Thomas held Near in equally high esteem. As Rajan Chaudhry reports in a 1992 edition of Restaurants and Institutions, Thomas printed business cards in 1989 that read “Founder and Jim’s Right Hand Man.” The two men would take the mic at company conferences and playfully compete over who fried the better chicken breast. “When you’re in the audience, watching senior executives needle each other, you think, ‘Wow. These guys are joking and having fun,’ ” says Lynch. “It creates a culture where people enjoy their jobs.”  The newly upbeat atmosphere had real consequences for employees: Six years into Near’s presidency, Wendy’s turnover rate had dropped from 55 percent to 20 percent per year.

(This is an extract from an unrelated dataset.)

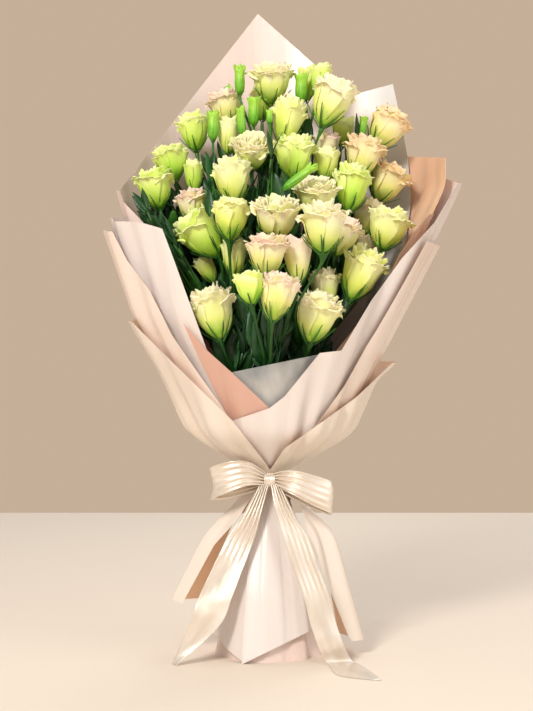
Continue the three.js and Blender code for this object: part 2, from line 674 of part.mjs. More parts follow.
// Drops the points that a stem can do without.
function simplified(points, radius, own) {
  const kept = [points[0]];
  for (let i = 1; i < points.length - 2; i += 1) {
    const [last, here, next] = [kept[kept.length - 1], points[i], points[i + 1]];
    const now = Math.max(lacking(last, here, radius, own), lacking(here, next, radius, own));
    if (lacking(last, next, radius, own) > now + 0.2) kept.push(here);
  }
  return [...kept, ...points.slice(-2)];
}

function waistPlace({ place }) {
  if (place === null) return V();
  const ring = 2 * MAIN_STEM + SEAT_GAP;
  return V(ring * Math.cos(place * DEG), ring * Math.sin(place * DEG), 0);
}

function mainStemPoints(stem, top) {
  const waist = waistPlace(stem);
  const foot = waist.clone().multiplyScalar(FOOT_SPREAD);
  const points = [foot, waist.clone().setZ(WAIST_LOW), waist.clone().setZ(WAIST_HIGH)];
  points.push(onHeading(stem.heads, FORK));
  const STEPS = 3;
  for (let i = 1; i <= STEPS; i += 1) {
    points.push(onHeading(stem.heads, FORK + (top - FORK) * i / STEPS));
  }
  return points;
}

// The ways that a branch can take from its main stem to its bloom, bowed out to all sides, with the
// clearest of them first.
function branchWays(stem, one, start, ending) {
  const axis = axisOf(one);
  const neck = baseOf(one).addScaledVector(axis, -NECK * (one.isBud ? 0.4 : 1));
  const end = baseOf(one).addScaledVector(axis, ending);
  const towards = [neck.x / (neck.z - STEM_APEX), neck.y / (neck.z - STEM_APEX)];
  const STEPS = 10;
  const WAYS = 8;
  const BOWS = [0, 20, 40, 60];
  const ways = [];
  for (let way = 0; way < WAYS * BOWS.length; way += 1) {
    const turn = 2 * Math.PI * way / WAYS;
    const points = [];
    for (let i = 0; i < STEPS; i += 1) {
      const share = i / STEPS;
      const heads = stem.heads.map((value, k) => value + (towards[k] - value) * share);
      const bow = BOWS[Math.floor(way / WAYS)] * Math.sin(Math.PI * share);
      const point = onHeading(heads, start + (neck.z - start) * share);
      points.push(point.add(V(bow * Math.cos(turn), bow * Math.sin(turn), 0)));
    }
    bendClear(points, BRANCH, one);
    points.push(neck, end);
    const lack = points.slice(1).reduce((sum, point, i) => sum + lacking(points[i], point, BRANCH, one), 0);
    ways.push({ points, lack });
  }
  return ways.sort((a, b) => a.lack - b.lack).map(({ points }) => simplified(points, BRANCH, one));
}

// Whether a piece of green is clear of every bloom.
function fits(geometry) {
  const piece = solid(geometry);
  return Object.values(blooms).every((bloom) => !meets(piece, bloom.body));
}

function branchRod(points, one) {
  return rod(points, BRANCH, one.isBud ? BRANCH : CALYX * one.width, 4);
}

function branchPoints(stem, one, start) {
  const ways = branchWays(stem, one, start, one.isBud ? BRANCH : -SEAT_GAP);
  return ways.find((points) => fits(branchRod(points, one))) ?? ways[0];
}

// One narrow sepal outside the cup of a bloom, from its calyx, at a turn round it.
function sepal(bloom, turn) {
  const { width, tall } = bloom;
  const out = V(Math.cos(turn), Math.sin(turn), 0);
  const side = V(-out.y, out.x, 0);
  const at = (radius, height, aside) => ({
    at: out.clone().multiplyScalar(radius).addScaledVector(side, aside).setZ(height), out,
  });
  const HALF = 1.3;
  const middle = (aside) => at(0.33 * width + 1.5, 0.15 * tall, aside);
  const rows = [[at(0.04 * width, -4, 0)], [middle(-HALF), middle(0), middle(HALF)],
    [at(0.5 * width + 1.5, 0.5 * tall, 0)]];
  const geometry = blade(rows, SEPAL).applyMatrix4(standing(bloom));
  const tip = rows[2][0].at.clone().applyMatrix4(standing(bloom));
  return { geometry, tip };
}

function budGeometry(bud) {
  const outline = [[0, 0], [0.42, 0.2], [0.42, 0.7], [0.5, 1], [0, 0.94]];
  return new THREE.LatheGeometry(
    outline.map(([radius, height]) => new THREE.Vector2(radius * bud.width, height * bud.tall)), 5,
  ).rotateX(Math.PI / 2).applyMatrix4(standing(bud));
}

// A leaf from its root to its tip, arched a little towards `out`.
function leafGeometry(root, tip, width, out) {
  const along = tip.clone().sub(root);
  const side = along.clone().cross(out).normalize().multiplyScalar(width / 2);
  const face = side.clone().cross(along).normalize();
  const arch = along.length() * 0.08;
  const row = (share, wide, lift) => [-1, 0, 1].map((edge) => ({
    at: root.clone().addScaledVector(along, share).addScaledVector(side, edge * wide)
      .addScaledVector(face, lift * arch - Math.abs(edge) * arch * 0.5),
    out: face,
  }));
  return blade([[{ at: root, out: face }], row(0.35, 1, 0.8), row(0.7, 0.8, 0.9),
    [{ at: tip, out: face }]], LEAF);
}

function isClear(point, margin) {
  return obstacles.every(({ at, radius }) => at.distanceTo(point) > radius + margin);
}

// Whether a point lies inside the innermost sheet.
function isWrapped(point, margin) {
  const size = wrapAt(point.z);
  const across = (point.x > 0 ? size.right : size.left) - margin;
  const deep = (point.y > 0 ? size.back : size.front) - margin;
  return (point.x / across) ** 2 + (point.y / deep) ** 2 < 1;
}

// A leaf on a stem, if one can stand there clear of blooms, paper and the other nodes.
function leafOn(points, seed, taken, own) {
  const TRIES = 8;
  for (let i = 0; i < TRIES; i += 1) {
    const share = 0.25 + 0.6 * scatter(seed + 3 * i);
    const along = share * (points.length - 2);
    const root = points[Math.floor(along)].clone().lerp(points[Math.floor(along) + 1], along % 1);
    const turn = 2.4 * (i + 3 * seed);
    const out = V(Math.cos(turn), Math.sin(turn), 0);
    const length = LEAF_LENGTHS[0] + (LEAF_LENGTHS[1] - LEAF_LENGTHS[0]) * scatter(seed + i);
    const tip = root.clone().addScaledVector(out, length * 0.45).add(V(0, 0, length * 0.85));
    const middle = root.clone().lerp(tip, 0.55).addScaledVector(out, length * 0.05);
    const spots = [middle, tip, root.clone().lerp(tip, 0.8)];
    const near = (spot) => taken.some(({ at, of }) => at.distanceTo(spot) < (of === own ? 6 : 14));
    if (spots.every((spot) => isClear(spot, 5) && isWrapped(spot, 8) && !near(spot))) {
      for (const at of spots) taken.push({ at, of: own });
      return [leafGeometry(root, tip, length * LEAF_WIDTH, out)];
    }
  }
  return [];
}

function growStems() {
  const routes = {};
  const taken = [];
  for (const [name, stem] of Object.entries(LEAFY_STEMS)) {
    const members = Object.entries(flowers).filter(([, one]) => nearestStem(one) === name);
    const forks = members.map(([, one]) => FORK + FORK_SHARE * (baseOf(one).z - FORK));
    const main = mainStemPoints(stem, Math.max(...forks));
    const branches = members.map(([, one], i) => branchPoints(stem, one, forks[i]));
    routes[name] = { members, main, branches };
    for (const points of [main, ...branches]) {
      points.slice(0, -1).forEach((start, i) => {
        for (const share of [0, 0.25, 0.5, 0.75]) {
          taken.push({ at: start.clone().lerp(points[i + 1], share), of: name });
        }
      });
    }
  }
  return Object.entries(routes).map(([name, { members, main, branches }], index) => {
    const parts = [rod(main, MAIN_STEM, MAIN_STEM, 5)];
    for (const [stem, height, across, up, depth, width] of FRONT_LEAVES) {
      if (stem !== name) continue;
      const root = onHeading(LEAFY_STEMS[name].heads, height);
      const leaf = leafGeometry(root, seen(across, up, depth), width, V(0, -1, 0.2));
      parts.push(leaf);
    }
    branches.forEach((points, i) => {
      const one = members[i][1];
      parts.push(branchRod(points, one));
      if (i % 2 === 0) parts.push(...leafOn(points, index + 2 * i, taken, name).filter(fits));
      if (one.isBud) parts.push(budGeometry(one));
      if (one.isBud || one.depth > -20) return;
      for (let k = 0; k < 4; k += 1) {
        const { geometry, tip } = sepal(one, Math.PI * k / 2 + i);
        if (isClear(tip, 2.5) && fits(geometry)) parts.push(geometry);
      }
    });
    return { name, body: join(parts.map(solid)) };
  });
}

// ---------------------------------------------------------------- ribbon

const KNOT = { at: V(2, -33, 209), size: V(10, 8.6, 12) };
// Loops of the bow as the middle line of the ribbon, from the front of the knot round to its back.
const LOOPS = [
  [V(-2, -34, 211), V(-24, -47, 218), V(-46, -49, 214), V(-66, -38, 206), V(-64, -24, 202),
    V(-42, -24, 201), V(-4, -29, 206)],
  [V(6, -34, 211), V(28, -48, 208), V(52, -50, 199), V(73, -43, 190), V(70, -34, 187),
    V(46, -33, 193), V(8, -31, 205)],
];
const LOOP_WIDTH = 36;
const PINCHED = 9;                // width of the ribbon where the knot gathers it
// Tails as their left and right edges, each as across, up and depth, and null for the depth where the
// ribbon lies on the table.
const TAILS = [
  [[-9, 205, -34, 1, 203, -34], [-28, 168, -47, -8, 168, -47], [-50, 134, -55, -17, 134, -52],
    [-68, 98, -63, -31, 98, -60], [-84, 64, -68, -44, 64, -67], [-92, 40, -72, -59, 31, -73],
    [-115, -14, null, -110, -16, null]],
  [[3, 204, -35, 14, 202, -35], [7, 178, -47, 32, 166, -47], [14, 152, -52, 49, 134, -54],
    [28, 108, -60, 59, 105, -60], [43, 64, -67, 70, 76, -66], [52, 30, -71, 80, 40, -70],
    [62, 2, -76, 90, 11, -74], [72, -15, null, 102, -12, null], [85, -28, null, 118, -20, null],
    [131, -34, null, 136, -33, null]],
];
const TABLE_GAP = 0.05;

// The place on the table, half a ribbon's thickness up, that is seen at a place.
function onTable(across, up) {
  const height = RIBBON / 2 + TABLE_GAP;
  const nearer = (EYE_HEIGHT - height) / (EYE_HEIGHT - up);
  return V(across * nearer, (nearer - 1) * EYE_DISTANCE, height);
}

// A flat strip between two edges, given as rows of [left, right].
function strip(rows, thickness) {
  const corners = [];
  const faces = [];
  const last = rows.length - 1;
  const middle = rows.map(([left, right]) => left.clone().add(right).multiplyScalar(0.5));
  rows.forEach(([left, right], i) => {
    const along = middle[Math.min(i + 1, last)].clone().sub(middle[Math.max(i - 1, 0)]);
    const out = right.clone().sub(left).cross(along).normalize().multiplyScalar(thickness / 2);
    corners.push(left.clone().add(out), right.clone().add(out));
    corners.push(right.clone().sub(out), left.clone().sub(out));
  });
  for (let i = 0; i < last; i += 1) {
    for (let k = 0; k < 4; k += 1) {
      const [a, b] = [4 * i + k, 4 * i + (k + 1) % 4];
      faces.push([a, b, b + 4], [a, b + 4, a + 4]);
    }
  }
  const end = 4 * last;
  faces.push([0, 2, 1], [0, 3, 2], [end, end + 1, end + 2], [end, end + 2, end + 3]);
  return closed(corners, faces);
}

function loopRows(points) {
  const STEPS = 11;
  const curve = new THREE.CatmullRomCurve3(points);
  return Array.from({ length: STEPS + 1 }, (_, i) => {
    const share = i / STEPS;
    const half = (PINCHED + (LOOP_WIDTH - PINCHED) * Math.sin(Math.PI * share) ** 0.7) / 2;
    const at = curve.getPoint(share);
    return [at.clone().add(V(0, 0, half)), at.clone().add(V(0, 0, -half))];
  });
}

function tailRows(rows) {
  const place = (across, up, depth) => (depth === null ? onTable(across, up) : seen(across, up, depth));
  return rows.map((row) => [place(...row.slice(0, 3)), place(...row.slice(3))]);
}

function ribbonSolid() {
  const knot = new THREE.SphereGeometry(1, 8, 6);
  knot.scale(KNOT.size.x, KNOT.size.y, KNOT.size.z).translate(KNOT.at.x, KNOT.at.y, KNOT.at.z);
  const band = wall(SHEETS.length, [WAIST_LOW + 2, WAIST_HIGH - 2], RIBBON);
  const strips = [...LOOPS.map(loopRows), ...TAILS.map(tailRows)];
  return join([band, solid(knot), ...strips.map((rows) => solid(strip(rows, RIBBON)))]);
}

// ---------------------------------------------------------------- the bouquet

const group = new THREE.Group();
group.name = 'lisianthus_bouquet';

for (const [name, bloom] of Object.entries(blooms)) {
  group.add(node(`bloom_${name}`, bloom.body, COLOURS[bloom.colour], 0.6));
}
for (const { name, body } of growStems()) {
  group.add(node(name, body, COLOURS.leaf, 0.55));
}
SHEETS.forEach((sheet, layer) => {
  group.add(node(sheet.name, sheetSolid(sheet, layer), sheet.colour, 0.5));
});
group.add(node('satin_ribbon', ribbonSolid(), '#e6cdb4', 0.35));

export default group;
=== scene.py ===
"""A wrapped bouquet of double lisianthus, dressed over its solids.

Lengths are in millimetres until a mesh is made, and in metres from there on. The front faces -Y. A place
"as seen" is given across from the middle and up from the table, at the scale of the plane through the axis,
and `seen` carries it to a depth.
"""
import logging
import math
from dataclasses import dataclass, field
from enum import Enum
from typing import Any, Iterable, Sequence

import bmesh
import bpy
import numpy as np
from mathutils import Matrix, Vector
from mathutils.kdtree import KDTree


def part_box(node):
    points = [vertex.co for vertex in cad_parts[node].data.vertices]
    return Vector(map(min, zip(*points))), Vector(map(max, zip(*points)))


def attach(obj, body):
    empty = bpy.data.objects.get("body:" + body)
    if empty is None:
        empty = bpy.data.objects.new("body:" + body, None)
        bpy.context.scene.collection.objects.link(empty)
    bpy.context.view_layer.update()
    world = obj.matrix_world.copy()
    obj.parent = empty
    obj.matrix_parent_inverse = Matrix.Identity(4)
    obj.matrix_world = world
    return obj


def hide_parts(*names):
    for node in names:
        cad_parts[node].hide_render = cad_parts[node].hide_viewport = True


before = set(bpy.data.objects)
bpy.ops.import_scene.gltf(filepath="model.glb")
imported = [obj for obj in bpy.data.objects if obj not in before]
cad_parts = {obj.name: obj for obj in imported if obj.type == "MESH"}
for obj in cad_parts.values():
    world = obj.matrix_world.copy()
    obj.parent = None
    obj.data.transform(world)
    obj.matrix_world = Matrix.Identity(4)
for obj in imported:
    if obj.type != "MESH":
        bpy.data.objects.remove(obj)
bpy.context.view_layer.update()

LOG = logging.getLogger("bouquet")
METRE = 0.001
EYE_DISTANCE = 1750.0
EYE_HEIGHT = 356.0
EYE_ACROSS = -1.8
FOCAL_PIXELS = 1458.0
PHOTO_HEIGHT = 711.0
FAR = 300.0
HIDDEN_HEM = 165.0
ABOVE_SEEN = 45.0
WAIST_LOW = 200.0
WAIST_HIGH = 216.0
LAYER_PITCH = 1.45
PAPER = 0.5
RIBBON = 0.6
PETAL = 0.42
LEAF_BLADE = 0.55
FULL_WIDTH = 37
Outline = list[tuple[float, float]]


def seen(across: float, up: float, depth: float) -> Vector:
    """Carry a place as seen to a depth.

    Args:
        across: To the right of the middle.
        up: Above the table.
        depth: Along +Y.

    Returns:
        The place in space.
    """
    nearer = 1 + depth / EYE_DISTANCE
    return Vector((across * nearer, depth, EYE_HEIGHT + (up - EYE_HEIGHT) * nearer))


def placed(name: str, data: Any) -> bpy.types.Object:
    """Return a new object on some data, linked into the scene."""
    made = bpy.data.objects.new(name, data)
    bpy.context.scene.collection.objects.link(made)
    return made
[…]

The favorable numbers kept pouring in. After a $4.9 million loss in 1986, Wendy’s same-store sales began to rise—and continued to increase for 16 consecutive years. Consumer polls deemed Wendy’s food, menu variety, and atmosphere the best in the quick-service burger industry. The chain even snagged the overall top rating from Restaurants and Institutions between 1988 and 1994, beating out Burger King, McDonald’s, and six other competitors.

Near died suddenly of a heart attack in 1996, while attending the Olympic Games in Atlanta. Today, 16 years after his death, Wendy’s is regaining its footing in the wake of the recession and some destabilizing ownership changes. It tails McDonald’s, Subway, and Starbucks as the fourth most popular fast food business in the United States and boasts more than 6,500 stores worldwide, and more than 46,000 employees. Wendy’s ranks third in consumer polls that ask about “the most familiar and best quality quick-service brands” in the country. (The top five in order, in case you’re interested, are Subway, Dairy Queen, Wendy’s, Five Guys, and Chick-fil-A.) “The feeling is beginning to come back,” says Lynch. He says the new CEO, Emil Brolick, was hired by the Wendy’s Dream Team—Thomas, Near, and Gordon Teter, who succeeded Near—in the early phases of the ’80s turnaround.* If Smith learned anything from his predecessors, Wendy’s may be in for another pivot.

*Correction, Oct. 12, 2012: This article originally misidentified the current CEO of Wendy's as Roland Smith. Smith retired from Wendy's in 2011.